Sorprendentemente altas son en Chile las disparidades regionales en producción per cápita. Hay regiones como las del Maule y La Araucanía que tienen un producto per cápita que bordea la mitad del promedio nacional. En contraste, Antofagasta supera en un 130 por ciento dicho promedio. Así, la producción por persona de esta última región es más de cuatro veces mayor que la de las primeras. Esto no significa necesariamente que los ingresos del trabajo de las personas o de los hogares exhiban las mismas diferencias; con todo, no dejan de ser relevantes. Ello lleva a preguntarse por qué la migración entre regiones no es más elevada de la que se observa. Los factores seguramente son diversos y uno que puede influir es el que las estructuras productivas son muy distintas entre sí y generan competencias profesionales específicas que luego no son fáciles de transferir a otros lugares del país. Y, por supuesto, en industrias como la minería o la agricultura hay migración laboral sin que ello signifique cambio de residencia.
Un estudio de académicos de la Facultad de Economía y Negocios de la Universidad de Chile ha estimado ahora, usando datos administrativos, que hay grados muy distintos de movilidad intergeneracional en las diferentes regiones. Así, por ejemplo, en la Región de Antofagasta, estos niveles de movilidad son superiores a los que se observan en países más desarrollados. Típicamente, esta movilidad se mide como la probabilidad de que un niño cuyos padres estaban en el quintil de menores ingresos a nivel nacional pueda pertenecer, una vez que se inserta en el mercado laboral, al quintil de mayores ingresos. Esa probabilidad, para quienes residen en esta región, es de 30 por ciento. En cambio, es de solo un 8,3 por ciento para quienes residen en La Araucanía. Por cierto, hay desigualdades de ingresos distintas en cada una de las regiones. En todas es relativamente alta, pero en Antofagasta la desigualdad medida por el coeficiente Gini está por debajo del promedio nacional, mientras que en La Araucanía está por encima.
Pero esas distintas desigualdades no están dadas, sino que son el resultado de múltiples factores y parecen estar poco determinadas por aspectos institucionales o económicos, es decir, por el modelo de desarrollo que el país se ha dado. Este es citado con frecuencia como responsable de la falta de movilidad social o de la desigualdad de ingresos, pero la heterogeneidad regional le resta protagonismo a esta explicación. Si a ello se suma el hecho de que la desigualdad de nuestro país no es tan diferente de la que se observa en países desarrollados antes de la acción redistributiva del Estado, la “culpabilidad” del modelo se acota mucho y, de hecho, es posible que se diluya completamente.

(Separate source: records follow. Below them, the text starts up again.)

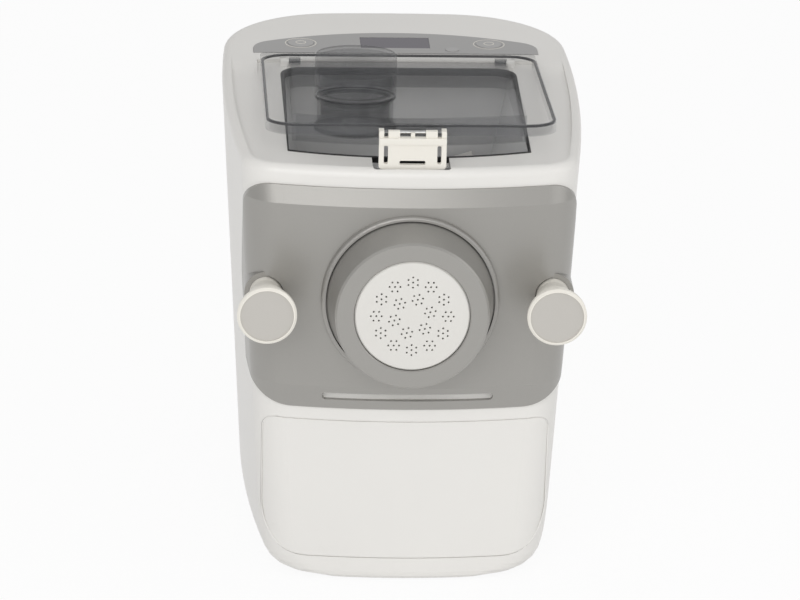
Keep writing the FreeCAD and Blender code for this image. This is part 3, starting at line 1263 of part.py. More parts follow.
def cooling_fan():
    y0 = MOTOR_Y + MOTOR_LENGTH + FAN_GAP
    hub = rod_y(0, MOTOR_Z, FAN_HUB_RADIUS, y0, y0 + FAN_WIDTH)
    mid = y0 + FAN_WIDTH / 2
    half = FAN_BLADE_THICKNESS / 2
    blades = []
    for i in range(FAN_BLADES):
        ends = (mid - half, mid + half, MOTOR_Z - FAN_BLADE_HALF, MOTOR_Z + FAN_BLADE_HALF)
        blade = box(FAN_HUB_RADIUS - CUT, FAN_RADIUS, *ends)
        blade.rotate(V(0, 0, MOTOR_Z), V(0, 1, 0), 360.0 * i / FAN_BLADES)
        blades.append(blade)
    fan = hub.fuse(blades)
    return fan.cut(rod_y(0, MOTOR_Z, MOTOR_SHAFT_RADIUS, y0 - CUT, y0 + 2 * FAN_WIDTH)).removeSplitter()


def power_board():
    """A board held on four posts behind the rear gear plate, with two capacitors."""
    half = POWER_BOARD_HALF_WIDTH
    high = PLATE_TOP - POWER_BOARD_DROP
    low = high - POWER_BOARD_HEIGHT
    y = MOTOR_Y + POWER_BOARD_STANDOFF
    rear = y + BOARD_THICKNESS
    board = box(-half, half, y, rear, low, high)
    inset = 2 * POST_RADIUS
    for x in (-half + inset, half - inset):
        for z in (low + inset, high - inset):
            board = board.fuse(rod_y(x, z, POST_RADIUS, MOTOR_Y, y))
        board = board.fuse(rod_y(x / 2, (low + high) / 2, CAPACITOR_RADIUS, rear, rear + CAPACITOR_LENGTH))
    return board


def cord_gland():
    low = rear_surface_y(GLAND_X + GLAND_RADIUS) - WALL - GLAND_LIP
    high = rear_surface_y(GLAND_X)
    ring = rod_y(GLAND_X, GLAND_HEIGHT, GLAND_RADIUS, low, high)
    ring = ring.fuse(rod_y(GLAND_X, GLAND_HEIGHT, GLAND_RADIUS + GLAND_FLANGE, low, low + GLAND_LIP - CUT))
    return ring.cut(rod_y(GLAND_X, GLAND_HEIGHT, GLAND_BORE_RADIUS, low - CUT, high + CUT))


def pieces():
    made = {
        "housing_shell": housing_shell(),
        "top_deck": top_deck(),
        "base_plate": base_plate(),
        "rubber_feet": rubber_feet(),
        "inner_floor": inner_floor(),
        "chamber_cradle": chamber_cradle(),
        "mixing_chamber": mixing_chamber(),
        "chamber_bush": shaft_bush(CHAMBER_REAR_Y - CHAMBER_WALL, CHAMBER_REAR_Y),
        "front_plate_bush": shaft_bush(FRONT_PLATE_Y, FRONT_PLATE_Y + PLATE_THICKNESS),
        "rear_plate_bush": shaft_bush(REAR_PLATE_Y, MOTOR_Y),
        "extrusion_tube": extrusion_tube(),
        "shaping_disc": shaping_disc(),
        "extruder_nut": extruder_nut(),
        "front_panel": front_panel(),
        "knob_inserts": knob_inserts(),
        "control_fascia": control_fascia(),
        "display_window": display_window(),
        "display_module": display_module(),
        "control_board": control_board(),
        "power_board": power_board(),
        "lid_switch": lid_switch(),
        "lid_panel": lid_panel(),
        "water_inlet": water_inlet(),
        "inlet_seal": inlet_seal(),
        "lid_hinge_pins": lid_hinge_pins(),
        "lid_latch": lid_latch(),
        "latch_pin": latch_pin(),
        "drawer_front": drawer_front(),
        "drawer_tray": drawer_tray(),
        "drive_shaft": drive_shaft(),
        "mixing_paddle": mixing_paddle(),
        "auger": auger(),
        "final_gear": final_gear(),
        "reduction_gear": reduction_gear(),
        "idler_pin": idler_pin(),
        "motor_pinion": motor_pinion(),
        "motor_shaft": motor_shaft(),
        "motor_body": motor_body(),
        "cooling_fan": cooling_fan(),
        "gear_plate_front": gear_plate(FRONT_PLATE_Y),
        "gear_plate_rear": gear_plate(REAR_PLATE_Y),
        "gear_spacers": gear_spacers(),
        "cord_gland": cord_gland(),
        "latch_strike": latch_strike(),
    }
    for name, x, y, radius in buttons():
        made[name] = push_button(x, y, radius)
    for word, side in (("left", -1), ("right", 1)):
        made[word + "_knob"] = knob(side)
        made[word + "_knob_cap"] = knob_cap(side)
        made[word + "_knob_stud"] = knob_stud(side)
    return made


def main():
    os.makedirs("parts", exist_ok=True)
    for name, shape in pieces().items():
        placed = shape.copy()
        placed.translate(V(0, ORIGIN_SHIFT, 0))
        placed.exportStep(os.path.join("parts", name + ".step"))
        print(f"{name}: solids {len(placed.Solids)} volume {placed.Volume:.0f} valid {placed.isValid()}")


main()
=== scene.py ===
import bmesh
import bpy
import json
import math
from mathutils import Matrix, Vector
from mathutils.bvhtree import BVHTree


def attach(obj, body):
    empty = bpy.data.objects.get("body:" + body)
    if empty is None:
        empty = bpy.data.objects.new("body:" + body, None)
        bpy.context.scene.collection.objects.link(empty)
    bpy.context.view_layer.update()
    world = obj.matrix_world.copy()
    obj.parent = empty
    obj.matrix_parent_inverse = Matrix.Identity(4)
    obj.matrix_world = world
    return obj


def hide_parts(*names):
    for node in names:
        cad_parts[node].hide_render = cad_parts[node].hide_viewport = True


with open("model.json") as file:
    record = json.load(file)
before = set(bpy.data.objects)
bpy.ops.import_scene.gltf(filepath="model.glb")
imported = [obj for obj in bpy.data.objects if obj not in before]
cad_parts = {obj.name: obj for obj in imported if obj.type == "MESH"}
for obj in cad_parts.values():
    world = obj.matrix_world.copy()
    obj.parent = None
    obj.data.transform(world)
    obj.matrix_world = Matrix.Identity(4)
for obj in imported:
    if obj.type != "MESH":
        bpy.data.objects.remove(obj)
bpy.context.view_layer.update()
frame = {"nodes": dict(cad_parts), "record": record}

# Camera, as a photographer would note it: metres, degrees and the photograph's frame in pixels
FRAME_WIDTH_PX = 800
FOCAL_PX = 4880
SENSOR_MM = 36.0
CAMERA_DISTANCE = 3.0
CAMERA_DOWN_DEG = 20.3
CAMERA_LEFT_DEG = 2.96
CAMERA_ROLL_DEG = 1.35
CAMERA_AIM = Vector((0.00249, 0.0175, 0.1206))

# Light and floor. Each lamp has a name, a place, a size and a power
WORLD_LIGHT = 0.56
LAMP_AIM = Vector((0.0, 0.0, 0.14))
LAMPS = (
    ("key", (-0.5, -2.1, 1.2), (1.8, 1.4), 21.0),
    ("fill", (1.7, -1.0, 1.0), (1.4, 1.4), 6.0),
    ("top", (0.3, 0.7, 2.2), (1.8, 1.4), 4.0),
)
WHITE = (1.0, 1.0, 1.0, 1.0)
FLOOR_SIZE = 8.0
FLOOR_WHITE_SHARE = 0.92

# Places on the machine, in metres. Its own y plus this shift is the frame's y
ORIGIN_SHIFT = 0.0175
UNDERSIDE = 0.0010
DECK_FLOOR = 0.2560
DECK_TOP = 0.2580

# Opening in the deck, and the seal around it
OPENING_HALF = 0.0705
OPENING_FRONT_Y = ORIGIN_SHIFT - 0.1270
OPENING_REAR_Y = ORIGIN_SHIFT + 0.0420
OPENING_BOW = 0.2150
OPENING_CORNER = 0.0120
OPENING_BOW_STEPS = 40
OPENING_UNDERSIDE = 0.2522
SEAL_WIDTH = 0.0018
SEAL_TOP_WIDTH = 0.00162
SEAL_LIP = 0.0008
SEAL_RISE = 0.0004

# Marks on the two large buttons, and the rings around them
BUTTON_PLACES = ((-0.0585, "start_button"), (0.0585, "program_button"))
BUTTON_Y = ORIGIN_SHIFT + 0.0865
BUTTON_TOP = 0.2589
BUTTON_RING_RADIUS = 0.00928
BUTTON_MARK_RADIUS = 0.0028
FASCIA_TOP = 0.2584
MARK_WIDTH = 0.0005
MARK_HEIGHT = 0.00012

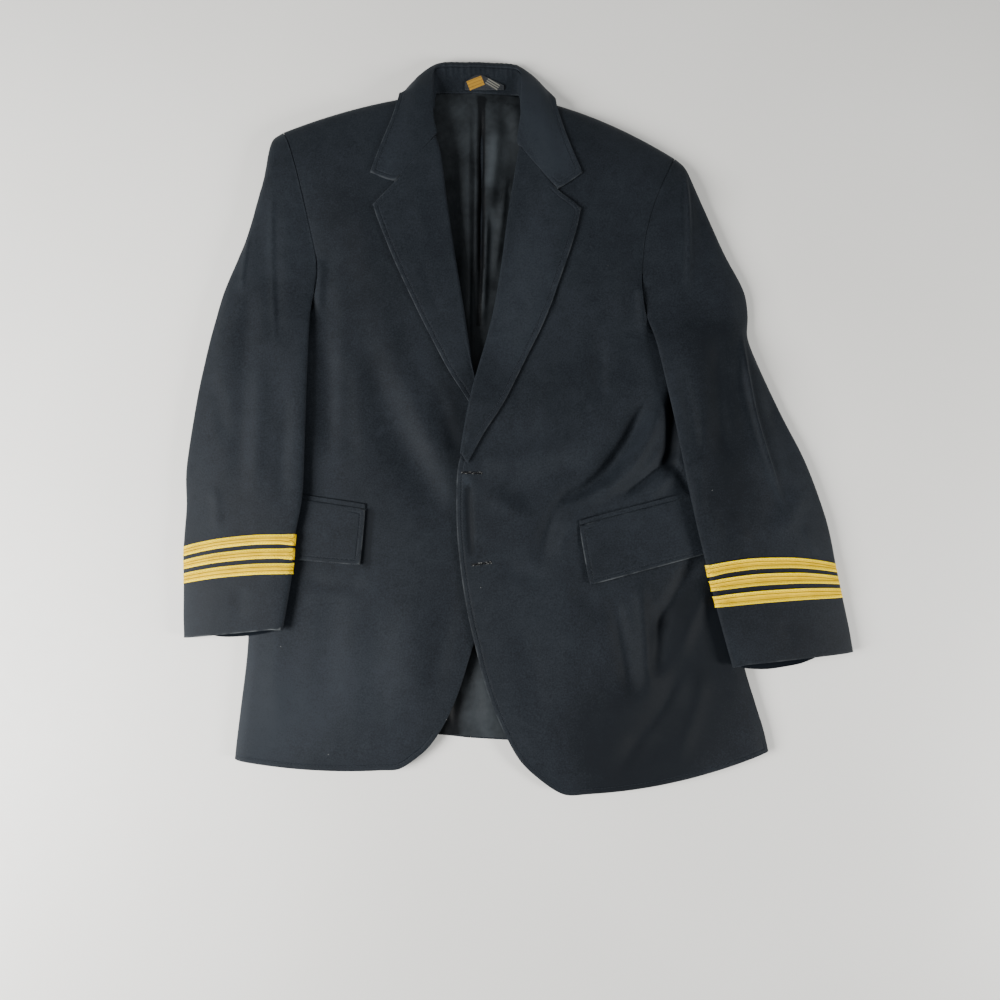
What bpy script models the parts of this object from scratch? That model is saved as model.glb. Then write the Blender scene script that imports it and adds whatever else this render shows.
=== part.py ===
"""Pilot uniform jacket, single-breasted, laid on its back with the left front lapped over the right.

Plan: +X is the wearer's left, +Y runs up to the collar and +Z is up off the surface that the jacket lies on.
Lengths are millimetres in the tables, and metres in the meshes. Left and right are the wearer's.
"""
import math
from collections import namedtuple

import bmesh
import bpy
from mathutils import Vector
from mathutils.bvhtree import BVHTree

MM = 0.001
OBJECT_NAME = "pilot_uniform_jacket"

# Cloth walls
TWILL = 1.6
SLEEVE_WALL = 1.2
LAPEL_WALL = 1.8
COLLAR_WALL = 2.0
FLAP_WALL = 2.0
JET_WALL = 1.0
BRAID_WALL = 1.0
LINING_WALL = 1.0
LABEL_WALL = 1.0

# Gaps that part the pieces
SEAM_GAP = 0.4
LAY_GAP = 0.8
BRAID_GAP = 0.4
SLEEVE_GAP = 2.9
REST_STEP = 4.0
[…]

Son estas explicaciones tan simplistas las que inhiben políticas más sofisticadas que se hagan cargo de enfrentar la enorme heterogeneidad que existe en el país. Así, por ejemplo, no deja de ser sorprendente que, a pesar de las enormes diferencias en producto per cápita y en la tasa de pobreza (en Antofagasta esta ha sido típicamente un tercio de la exhibida por La Araucanía), los aportes en subsidios monetarios difieran muy marginalmente (del orden de 34 mil pesos más promedio por hogar). También hay otras dimensiones, más importantes que esta, donde las iniciativas públicas tampoco se hacen cargo de las variables realidades de las regiones. Así, se hace muy difícil que se puedan corregir las diversas desigualdades y movilidades intergeneracionales que se aprecian al recorrer el país de norte a sur. La necesidad de políticas más flexibles para enfrentar estas múltiples realidades es algo que no es comprendido cabalmente. De hecho, los avances en desconcentración del poder por medio de, entre otros ejes, la elección de gobernadores no se han hecho cargo en profundidad de estos requerimientos.